-------- MATERIALS PROVIDED --------
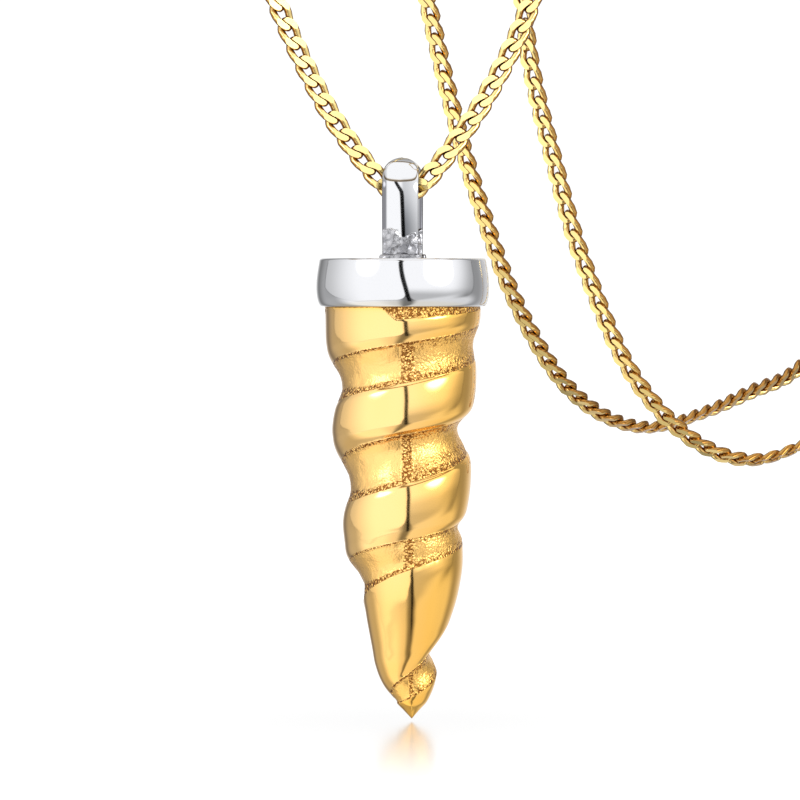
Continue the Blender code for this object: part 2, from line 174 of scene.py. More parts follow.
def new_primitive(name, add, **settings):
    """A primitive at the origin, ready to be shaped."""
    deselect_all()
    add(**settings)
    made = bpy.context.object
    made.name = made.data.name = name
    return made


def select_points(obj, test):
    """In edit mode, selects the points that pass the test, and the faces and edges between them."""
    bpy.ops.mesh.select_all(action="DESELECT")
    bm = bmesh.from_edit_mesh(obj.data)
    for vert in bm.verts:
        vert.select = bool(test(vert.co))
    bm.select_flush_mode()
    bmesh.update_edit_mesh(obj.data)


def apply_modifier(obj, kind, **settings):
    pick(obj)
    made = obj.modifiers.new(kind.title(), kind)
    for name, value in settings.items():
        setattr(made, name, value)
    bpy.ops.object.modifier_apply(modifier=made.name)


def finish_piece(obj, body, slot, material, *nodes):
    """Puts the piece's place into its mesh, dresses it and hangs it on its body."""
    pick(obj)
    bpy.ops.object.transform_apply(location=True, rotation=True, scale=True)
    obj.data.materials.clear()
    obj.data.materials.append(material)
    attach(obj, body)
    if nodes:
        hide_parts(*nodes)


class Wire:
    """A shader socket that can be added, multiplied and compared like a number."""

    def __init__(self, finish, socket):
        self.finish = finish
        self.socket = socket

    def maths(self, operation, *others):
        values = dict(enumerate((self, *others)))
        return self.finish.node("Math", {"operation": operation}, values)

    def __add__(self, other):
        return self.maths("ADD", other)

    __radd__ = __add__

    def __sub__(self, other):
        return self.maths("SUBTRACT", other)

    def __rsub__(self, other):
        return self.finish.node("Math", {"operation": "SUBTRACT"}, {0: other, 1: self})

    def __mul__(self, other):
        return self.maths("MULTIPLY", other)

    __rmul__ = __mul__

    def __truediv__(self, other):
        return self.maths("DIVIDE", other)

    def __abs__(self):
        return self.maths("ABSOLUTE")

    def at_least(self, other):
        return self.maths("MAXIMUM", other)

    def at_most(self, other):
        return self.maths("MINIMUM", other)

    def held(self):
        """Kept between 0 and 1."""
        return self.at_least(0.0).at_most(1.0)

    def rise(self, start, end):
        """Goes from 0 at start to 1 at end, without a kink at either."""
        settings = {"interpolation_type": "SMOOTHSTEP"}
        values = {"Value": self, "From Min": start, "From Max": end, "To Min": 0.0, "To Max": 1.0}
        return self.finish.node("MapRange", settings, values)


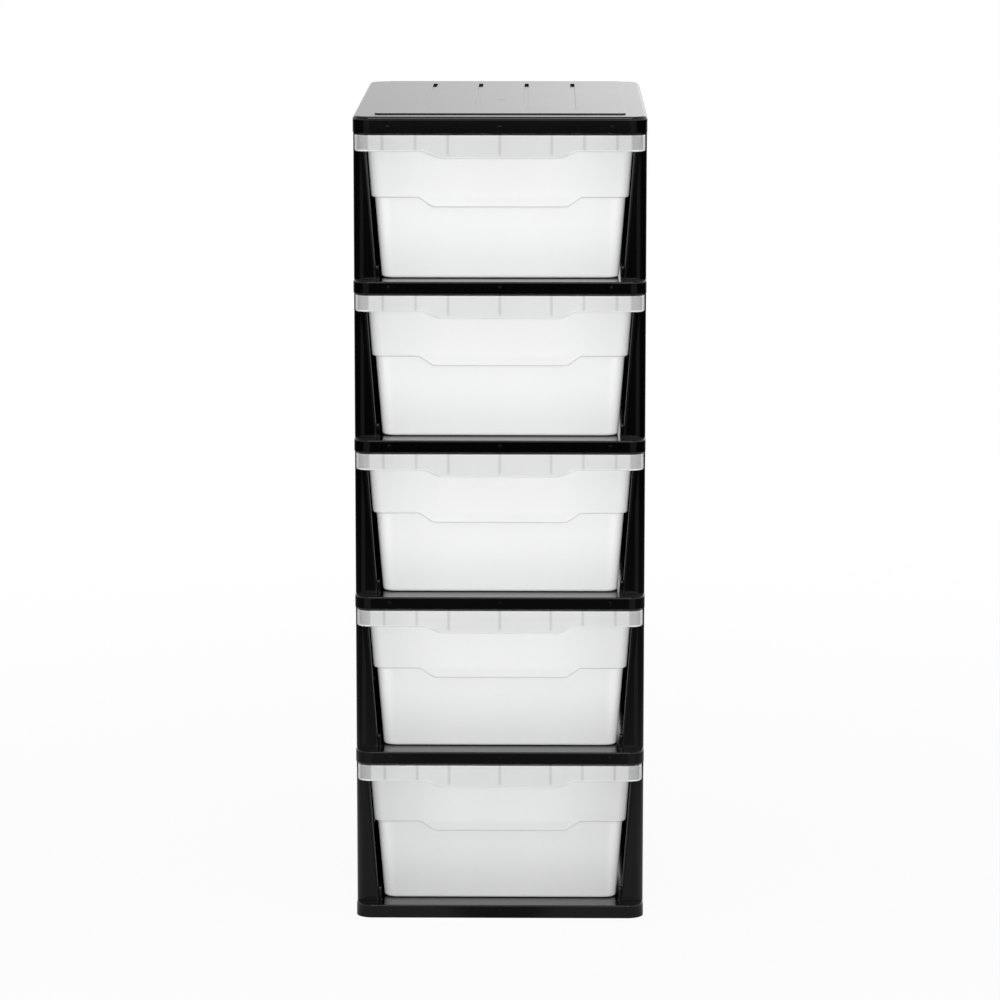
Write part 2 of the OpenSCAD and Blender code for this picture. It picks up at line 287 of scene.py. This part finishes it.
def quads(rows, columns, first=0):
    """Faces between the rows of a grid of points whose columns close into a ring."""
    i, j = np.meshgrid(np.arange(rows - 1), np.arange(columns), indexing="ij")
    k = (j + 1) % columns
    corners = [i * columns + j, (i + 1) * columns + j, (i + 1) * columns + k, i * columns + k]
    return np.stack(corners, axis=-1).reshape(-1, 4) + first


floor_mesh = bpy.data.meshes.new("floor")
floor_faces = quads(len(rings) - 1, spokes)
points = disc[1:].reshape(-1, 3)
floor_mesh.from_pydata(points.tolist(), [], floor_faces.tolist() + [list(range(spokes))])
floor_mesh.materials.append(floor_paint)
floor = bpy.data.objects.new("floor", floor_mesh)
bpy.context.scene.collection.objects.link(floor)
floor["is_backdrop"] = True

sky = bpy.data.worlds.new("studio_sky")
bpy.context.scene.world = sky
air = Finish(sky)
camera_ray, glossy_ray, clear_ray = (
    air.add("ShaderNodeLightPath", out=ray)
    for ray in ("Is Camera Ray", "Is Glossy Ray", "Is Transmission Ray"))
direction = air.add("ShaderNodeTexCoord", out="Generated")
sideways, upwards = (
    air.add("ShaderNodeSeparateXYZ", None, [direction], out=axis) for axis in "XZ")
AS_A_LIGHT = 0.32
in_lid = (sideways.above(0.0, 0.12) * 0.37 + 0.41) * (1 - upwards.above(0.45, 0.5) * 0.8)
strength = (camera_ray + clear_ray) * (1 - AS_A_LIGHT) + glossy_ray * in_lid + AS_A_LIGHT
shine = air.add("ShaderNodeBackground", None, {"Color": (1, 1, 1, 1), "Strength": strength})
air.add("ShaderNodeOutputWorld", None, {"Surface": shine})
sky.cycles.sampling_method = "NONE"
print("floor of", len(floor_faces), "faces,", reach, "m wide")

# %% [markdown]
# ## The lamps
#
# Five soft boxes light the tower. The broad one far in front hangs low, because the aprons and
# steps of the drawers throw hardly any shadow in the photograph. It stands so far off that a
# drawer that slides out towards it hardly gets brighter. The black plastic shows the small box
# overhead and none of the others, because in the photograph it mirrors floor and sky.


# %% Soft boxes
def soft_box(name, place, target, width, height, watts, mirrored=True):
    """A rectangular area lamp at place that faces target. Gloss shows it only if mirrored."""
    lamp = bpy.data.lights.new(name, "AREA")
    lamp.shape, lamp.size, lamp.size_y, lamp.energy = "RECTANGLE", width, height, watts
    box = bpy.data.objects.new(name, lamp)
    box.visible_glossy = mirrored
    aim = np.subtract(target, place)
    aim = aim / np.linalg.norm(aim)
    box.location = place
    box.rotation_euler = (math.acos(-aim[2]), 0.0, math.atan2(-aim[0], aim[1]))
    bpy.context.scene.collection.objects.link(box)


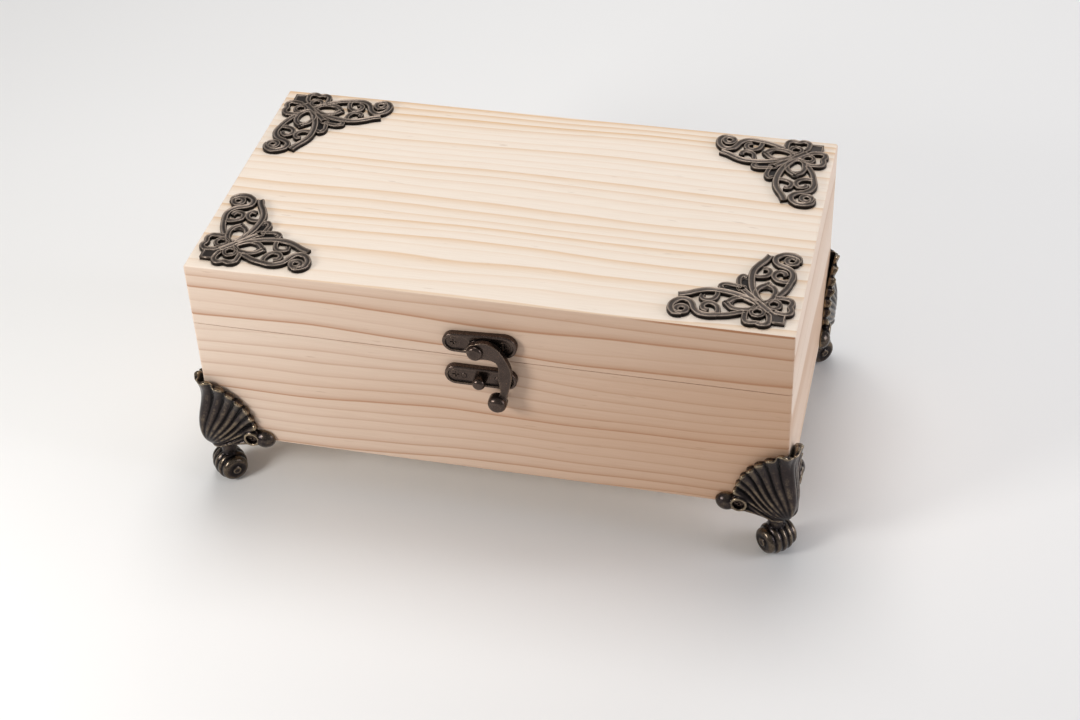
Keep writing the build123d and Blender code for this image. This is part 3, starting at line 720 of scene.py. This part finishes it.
--------
> [REQUIREMENT]:
Show each line in the entries that holds the string "finishes".

> [RESULT FOR THIS TASK]:
Write part 2 of the OpenSCAD and Blender code for this picture. It picks up at line 287 of scene.py. This part finishes it.
Keep writing the build123d and Blender code for this image. This is part 3, starting at line 720 of scene.py. This part finishes it.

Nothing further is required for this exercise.